Data lines:
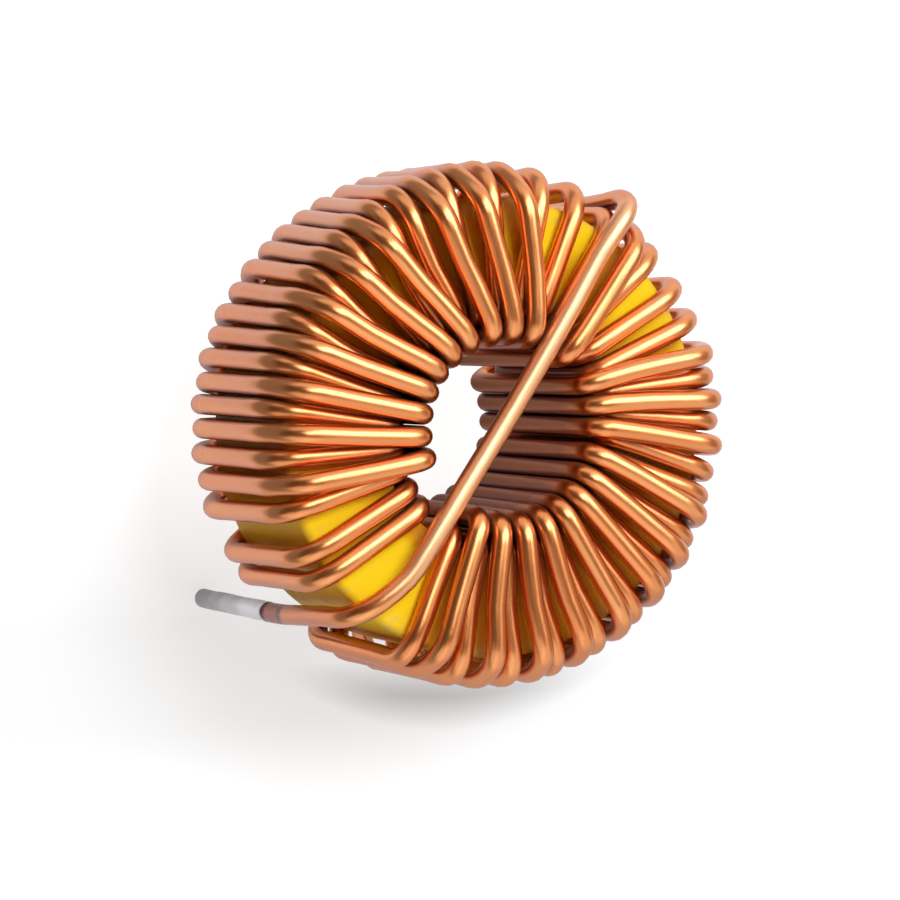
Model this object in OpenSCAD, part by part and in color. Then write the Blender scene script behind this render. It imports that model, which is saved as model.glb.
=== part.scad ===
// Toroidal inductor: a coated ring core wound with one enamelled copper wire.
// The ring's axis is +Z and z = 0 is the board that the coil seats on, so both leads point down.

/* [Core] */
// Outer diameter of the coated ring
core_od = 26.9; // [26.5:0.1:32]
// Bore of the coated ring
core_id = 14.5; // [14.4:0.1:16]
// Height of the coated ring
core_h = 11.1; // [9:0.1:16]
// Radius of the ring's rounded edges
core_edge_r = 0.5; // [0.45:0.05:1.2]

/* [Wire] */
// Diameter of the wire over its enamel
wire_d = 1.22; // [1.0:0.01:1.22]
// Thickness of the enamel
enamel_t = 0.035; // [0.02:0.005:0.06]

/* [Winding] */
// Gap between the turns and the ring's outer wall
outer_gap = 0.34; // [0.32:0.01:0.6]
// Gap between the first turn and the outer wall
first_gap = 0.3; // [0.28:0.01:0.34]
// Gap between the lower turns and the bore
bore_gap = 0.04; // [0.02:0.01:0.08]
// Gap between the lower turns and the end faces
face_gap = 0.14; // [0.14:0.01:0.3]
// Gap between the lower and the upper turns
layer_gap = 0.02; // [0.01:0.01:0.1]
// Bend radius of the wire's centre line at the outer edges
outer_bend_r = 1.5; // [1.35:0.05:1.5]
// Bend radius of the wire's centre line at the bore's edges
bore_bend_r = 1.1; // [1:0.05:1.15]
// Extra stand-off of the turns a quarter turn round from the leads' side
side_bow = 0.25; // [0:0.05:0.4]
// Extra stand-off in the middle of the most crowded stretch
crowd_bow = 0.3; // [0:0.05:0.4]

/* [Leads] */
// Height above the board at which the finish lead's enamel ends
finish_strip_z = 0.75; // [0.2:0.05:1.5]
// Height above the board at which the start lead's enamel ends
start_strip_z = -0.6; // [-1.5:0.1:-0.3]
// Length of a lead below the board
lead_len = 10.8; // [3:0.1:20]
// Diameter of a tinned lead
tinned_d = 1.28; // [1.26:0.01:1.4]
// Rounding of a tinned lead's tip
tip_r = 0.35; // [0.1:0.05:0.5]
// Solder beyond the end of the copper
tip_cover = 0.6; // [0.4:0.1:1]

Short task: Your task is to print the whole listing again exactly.

Answer to the exercise:
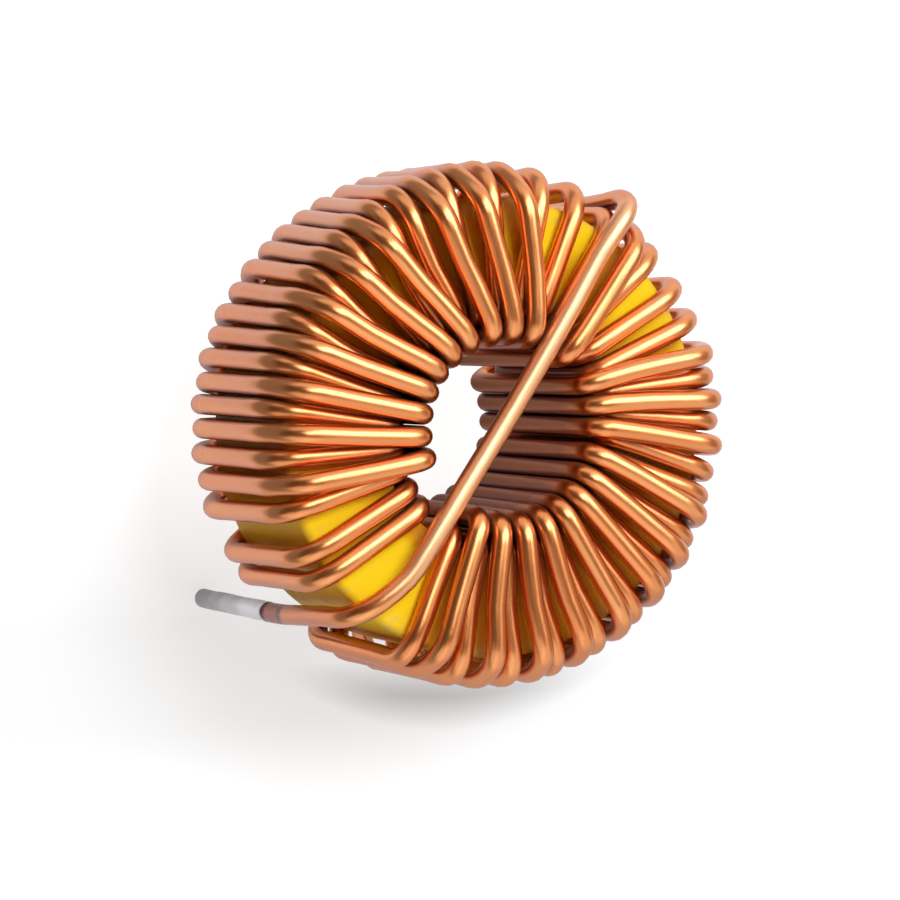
Model this object in OpenSCAD, part by part and in color. Then write the Blender scene script behind this render. It imports that model, which is saved as model.glb.
=== part.scad ===
// Toroidal inductor: a coated ring core wound with one enamelled copper wire.
// The ring's axis is +Z and z = 0 is the board that the coil seats on, so both leads point down.

/* [Core] */
// Outer diameter of the coated ring
core_od = 26.9; // [26.5:0.1:32]
// Bore of the coated ring
core_id = 14.5; // [14.4:0.1:16]
// Height of the coated ring
core_h = 11.1; // [9:0.1:16]
// Radius of the ring's rounded edges
core_edge_r = 0.5; // [0.45:0.05:1.2]

/* [Wire] */
// Diameter of the wire over its enamel
wire_d = 1.22; // [1.0:0.01:1.22]
// Thickness of the enamel
enamel_t = 0.035; // [0.02:0.005:0.06]

/* [Winding] */
// Gap between the turns and the ring's outer wall
outer_gap = 0.34; // [0.32:0.01:0.6]
// Gap between the first turn and the outer wall
first_gap = 0.3; // [0.28:0.01:0.34]
// Gap between the lower turns and the bore
bore_gap = 0.04; // [0.02:0.01:0.08]
// Gap between the lower turns and the end faces
face_gap = 0.14; // [0.14:0.01:0.3]
// Gap between the lower and the upper turns
layer_gap = 0.02; // [0.01:0.01:0.1]
// Bend radius of the wire's centre line at the outer edges
outer_bend_r = 1.5; // [1.35:0.05:1.5]
// Bend radius of the wire's centre line at the bore's edges
bore_bend_r = 1.1; // [1:0.05:1.15]
// Extra stand-off of the turns a quarter turn round from the leads' side
side_bow = 0.25; // [0:0.05:0.4]
// Extra stand-off in the middle of the most crowded stretch
crowd_bow = 0.3; // [0:0.05:0.4]

/* [Leads] */
// Height above the board at which the finish lead's enamel ends
finish_strip_z = 0.75; // [0.2:0.05:1.5]
// Height above the board at which the start lead's enamel ends
start_strip_z = -0.6; // [-1.5:0.1:-0.3]
// Length of a lead below the board
lead_len = 10.8; // [3:0.1:20]
// Diameter of a tinned lead
tinned_d = 1.28; // [1.26:0.01:1.4]
// Rounding of a tinned lead's tip
tip_r = 0.35; // [0.1:0.05:0.5]
// Solder beyond the end of the copper
tip_cover = 0.6; // [0.4:0.1:1]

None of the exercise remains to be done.